XINATIS Consulting Inc. completed selling and delivering the aircraft to Ethiopian Airlines Group to support the airline’s entry into the VIP and charter market. The BBJ2 aircraft is based on a Boeing 737-800 platform and configured with a customized VIP executive interior and ultra-long-range fuel tanks.
XINATIS is based in Canada and specializes in comprehensive aircraft sales, marketing, and leasing/financing solutions for commercial airlines and business jet operators worldwide.
“The XINATIS team offers a broad spectrum of aviation transaction and financing experience that can be customized to all types of aviation operations. This transaction is a unique opportunity to bring together the commercial airline and executive jet sectors where traditionally, the two are very different business environments. Ethiopian Airlines had been evaluating the possibility of a VIP aircraft for some time before approaching XINATIS to lend our expertise. Our team presented our experience from different facets of the aviation industry to bring together the first transaction of this kind in Africa.
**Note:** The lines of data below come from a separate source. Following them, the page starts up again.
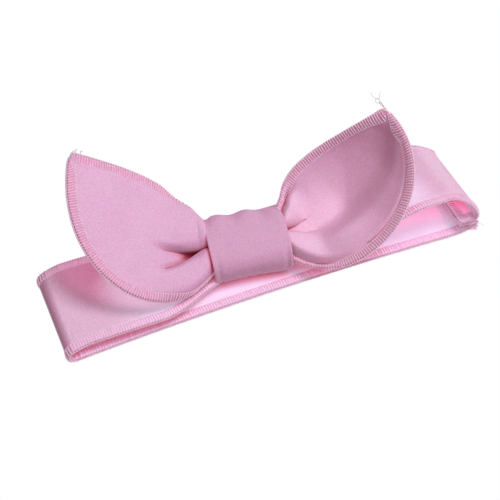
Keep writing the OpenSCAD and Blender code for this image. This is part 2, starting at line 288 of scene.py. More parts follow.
def looper_path(strip, rng, half_t):
    """The thread that wraps the edge in slanted rungs, as one long winding."""
    rung_slant = 0.72
    turns = int(strip.travel[-1] / STITCH_PITCH)
    k = np.repeat(np.arange(turns), len(LOOPER_TURN))
    share, e, d = (np.tile(c, turns) for c in LOOPER_TURN.T)
    wobble = np.repeat(rng.normal(0, 1, (turns, 2)), len(LOOPER_TURN), axis=0)
    s = (k + rung_slant * share + 0.06 * wobble[:, 0]) * STITCH_PITCH
    e = e * (1 + 0.02 * wobble[:, 1])
    d = d * (half_t / HALF_T)
    return strip.at(s, e, d), LOOPER_R, strip.tangent(s)


def stitch_count(strip, samples):
    """Places along an edge counted in stitches, so many samples to each."""
    turns = int(strip.travel[-1] / STITCH_PITCH)
    return np.arange(turns * samples) / samples


def chain_path(strip, rng, half_t):
    """The locked loops that run along the very edge, as a thread swinging from face to face."""
    f = stitch_count(strip, 8)
    swing = np.sin(2 * np.pi * f)
    s = (f + 0.16 * np.sin(4 * np.pi * f)) * STITCH_PITCH
    e = -0.30 - 0.22 * (1 - swing ** 2) + 0.05 * rng.normal(0, 1, len(f))
    reference = strip.tangent(s + 0.01) * 0.2 + strip.at(s, e, swing + 1) - strip.at(s, e, swing)
    return strip.at(s, e, swing * half_t * 0.72), CHAIN_R, reference


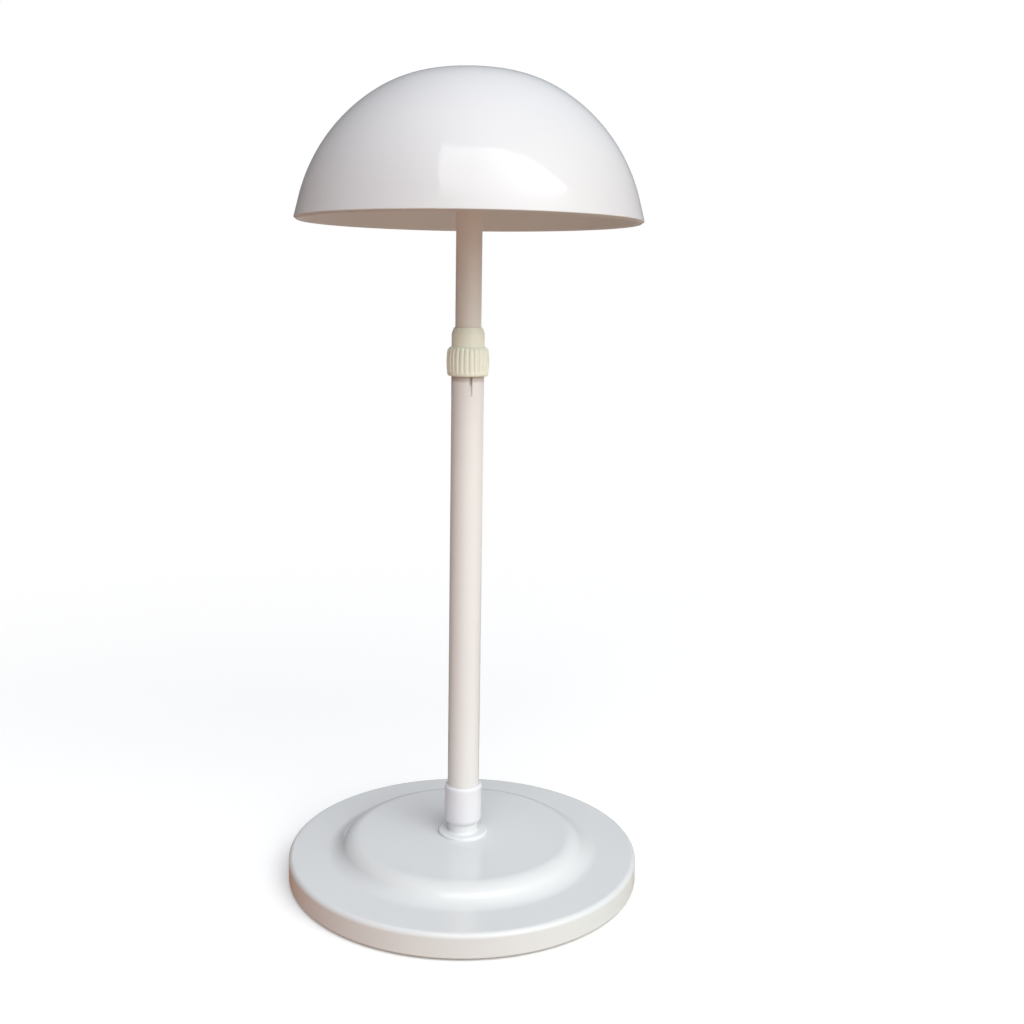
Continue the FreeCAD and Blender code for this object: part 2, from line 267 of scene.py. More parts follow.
def noise(tree, vector, scale, detail=4.0, stretch=(1, 1, 1), rough=0.5):
    """Noise value in object space, with features about 1 / scale metres wide."""
    if stretch != (1, 1, 1):
        mapping = tree.nodes.new("ShaderNodeMapping")
        mapping.inputs["Scale"].default_value = stretch
        tree.links.new(vector, mapping.inputs["Vector"])
        vector = mapping.outputs["Vector"]
    node = tree.nodes.new("ShaderNodeTexNoise")
    node.inputs["Scale"].default_value = scale
    node.inputs["Detail"].default_value = detail
    node.inputs["Roughness"].default_value = rough
    tree.links.new(vector, node.inputs["Vector"])
    return node.outputs["Fac"]


def ranged(tree, value, low, high, from_low=0.3, from_high=0.7):
    """Value mapped to another range, whose ends it keeps to."""
    node = tree.nodes.new("ShaderNodeMapRange")
    node.inputs["From Min"].default_value = from_low
    node.inputs["From Max"].default_value = from_high
    node.inputs["To Min"].default_value = low
    node.inputs["To Max"].default_value = high
    tree.links.new(value, node.inputs["Value"])
    return node.outputs["Result"]


def mixed(tree, factor, first, second):
    """Colour between two colours, each a tuple or an output."""
    node = tree.nodes.new("ShaderNodeMix")
    node.data_type = "RGBA"
    tree.links.new(factor, node.inputs["Factor"])
    for socket, colour in (("A", first), ("B", second)):
        target = [s for s in node.inputs if s.name == socket and s.type == "RGBA"][0]
        if isinstance(colour, tuple):
            target.default_value = (*colour, 1.0)
        else:
            tree.links.new(colour, target)
    return [s for s in node.outputs if s.type == "RGBA"][0]


def added(tree, amount, colour, more):
    """Colour with so much of another colour added."""
    node = tree.nodes.new("ShaderNodeVectorMath")
    node.operation = "MULTIPLY_ADD"
    tree.links.new(amount, node.inputs[0])
    node.inputs[1].default_value = more
    tree.links.new(colour, node.inputs[2])
    return node.outputs["Vector"]


def summed(tree, first, second, operation="ADD"):
    """Two values added, multiplied or otherwise joined."""
    node = tree.nodes.new("ShaderNodeMath")
    node.operation = operation
    for number, value in enumerate((first, second)):
        if isinstance(value, float):
            node.inputs[number].default_value = value
        else:
            tree.links.new(value, node.inputs[number])
    return node.outputs["Value"]


def bumped(tree, shader, height, distance):
    """Bump of that height in metres on the shader's normal."""
    node = tree.nodes.new("ShaderNodeBump")
    node.inputs["Strength"].default_value = 1.0
    node.inputs["Distance"].default_value = distance
    tree.links.new(height, node.inputs["Height"])
    tree.links.new(node.outputs["Normal"], shader.inputs["Normal"])


def separated(tree, vector):
    """The three parts of a vector, by their names X, Y and Z."""
    node = tree.nodes.new("ShaderNodeSeparateXYZ")
    tree.links.new(vector, node.inputs["Vector"])
    return node.outputs


# Plastics and metals

plastic_ior = 1.5
skin_unit = 1e-5
cloud_scale = 22.0
cloud_share = 0.7
fleck_scale = 1400.0
fleck_share = 0.35
gloss_patch_scale = 55.0
metal_cloud_scale = 160.0
metal_gloss_scale = 420.0
metal_gloss_spread = (-0.08, 0.1)
metal_bump = 6e-6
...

It is our great pleasure to support Ethiopian Airlines in embarking on a new trajectory of aviation opportunity development and to assist them on a plan for commercial airline operators to develop VIP charter opportunities with true executive configured aircraft.” said Sameer Adam, President & CEO, XINATIS. “This is just the beginning for African operators and governments to consider aligning resources and operations between airlines and the developing business aviation market on the continent.”
Ethiopian Airlines’ move is another sign that its ambitions continue to grow. With an existing fleet of 737s, this BBJ easily slots into its MRO capabilities. Similarly, it has existing crews to operate it for what will almost certainly be predominantly African heads of state, particularly those without their aircraft.
For these customers, operations run by Africa’s most prominent airline means low operational risk. These operations will probably also be undertaken at lower costs than competing operators, which lack the critical mass Ethiopian offers. Overall, this looks like a win for the airline and a new service that might disrupt VVIP air travel across the continent.